From a technical point of view, Paté-Cornell's approach makes inventive use of systems analysis and also Bayesian probability in analyzing risks. First developed by Thomas Bayes in the 18th century, the Bayesian model allows a researcher to assign rates of likelihood to random events.

These risk-assessment tools can be applied to issues of national security with encouraging results. After the attacks of September 11, 2001, Paté-Cornell turned her attention to detecting and preventing terrorism. Because of limited budgets for counterterrorism, governments must determine which threats are most serious and deserve the most resources. "We are trying to set priorities given what we know," says Paté-Cornell, who was invited to serve on the President's Foreign Intelligence Advisory Board.

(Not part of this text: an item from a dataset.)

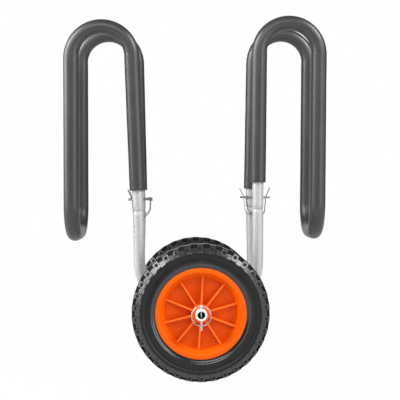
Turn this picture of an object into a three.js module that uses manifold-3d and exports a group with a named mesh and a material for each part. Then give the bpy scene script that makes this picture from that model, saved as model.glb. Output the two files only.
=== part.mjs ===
// A two-wheeled cart for a paddle board or a slim hull. Two padded loops stand over a short axle, and
// the board rides on its edge between their near and far arms. Each loop is one bent tube in a foam
// sleeve. It slides over the swaged tops of two U-shaped lower frames and is locked there by wire-lock
// pins. Lynch pins hold the wheels on the axle, so the whole cart comes apart without tools.
//
// Sizes are in millimetres and angles in degrees. X runs across the cart, Y runs along the axle with
// the near side at -Y, Z is up, and the origin is on the ground under the middle of the axle.
import * as THREE from 'three';
import { mergeVertices } from 'three/addons/utils/BufferGeometryUtils.js';
import Module from 'manifold-3d';

const wasm = await Module();
wasm.setup();

// Fits
const seatGap = 0.3; // between two pieces that touch
const runningGap = 0.4; // between a piece that turns and what it turns on

// Wheels
const wheelRadius = 150; // to the flat tops of the tread blocks
const tyreWidth = 70;
const treadBandHeight = 24; // from the tops of the blocks in to the smooth sidewall
const treadDepth = 4;
const treadBlockCount = 36; // in each of the two rows
const treadBlockShare = 0.5; // part of the pitch that a block takes
const treadGroove = 3; // between the two rows of blocks, round the middle of the tread
const crownInset = 13; // from the tyre's widest plane to the flat part of the tread
const shoulderDrop = 10; // from the tops of the blocks to the shoulder's corner
const shoulderInset = 2; // from the tyre's widest plane to the shoulder's corner
const smoothWallInset = 0.5; // from the tyre's widest plane to the smooth sidewall's edge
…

The biggest challenge is that terrorism—like all other unpredictable threats—does not necessarily repeat itself. To understand today's risks, it is not enough to study the past. Risk managers must extrapolate into the future.

To do so, Paté-Cornell has looked at the ways intelligence officers digest the massive amounts of information they receive each day. She showed them how to compute approximate probabilities of future events based on what we know and on the likelihood of false positives and false negatives in the information gathered. Her model, explored in several journal articles, has applications for intelligence operations not only in the United States but around the world.

But Paté-Cornell is not content to stop there. She plans to broaden this model's impact with a new project on "early warnings"—an effort to create alarm systems for major threats of all kinds, from terrorism to tsunamis to epidemic diseases. She hopes to see several Stanford faculty members team up to research how to implement such systems on a global scale. "Stanford's International Initiative is an ideal framework for this type of work," says Paté-Cornell. Because of the university's strengths in engineering, security, geophysics, medicine, and other fields, Stanford is in an excellent position to pioneer new solutions, she explains.

Whatever this polymath scholar turns her attention to next, it's predictable that she will make a difference to those trying to avert tragedy. "I like to get my arms around a complex project and make sense of it, even when people are saying, 'You can't do it—it's too complicated,'" Paté-Cornell says.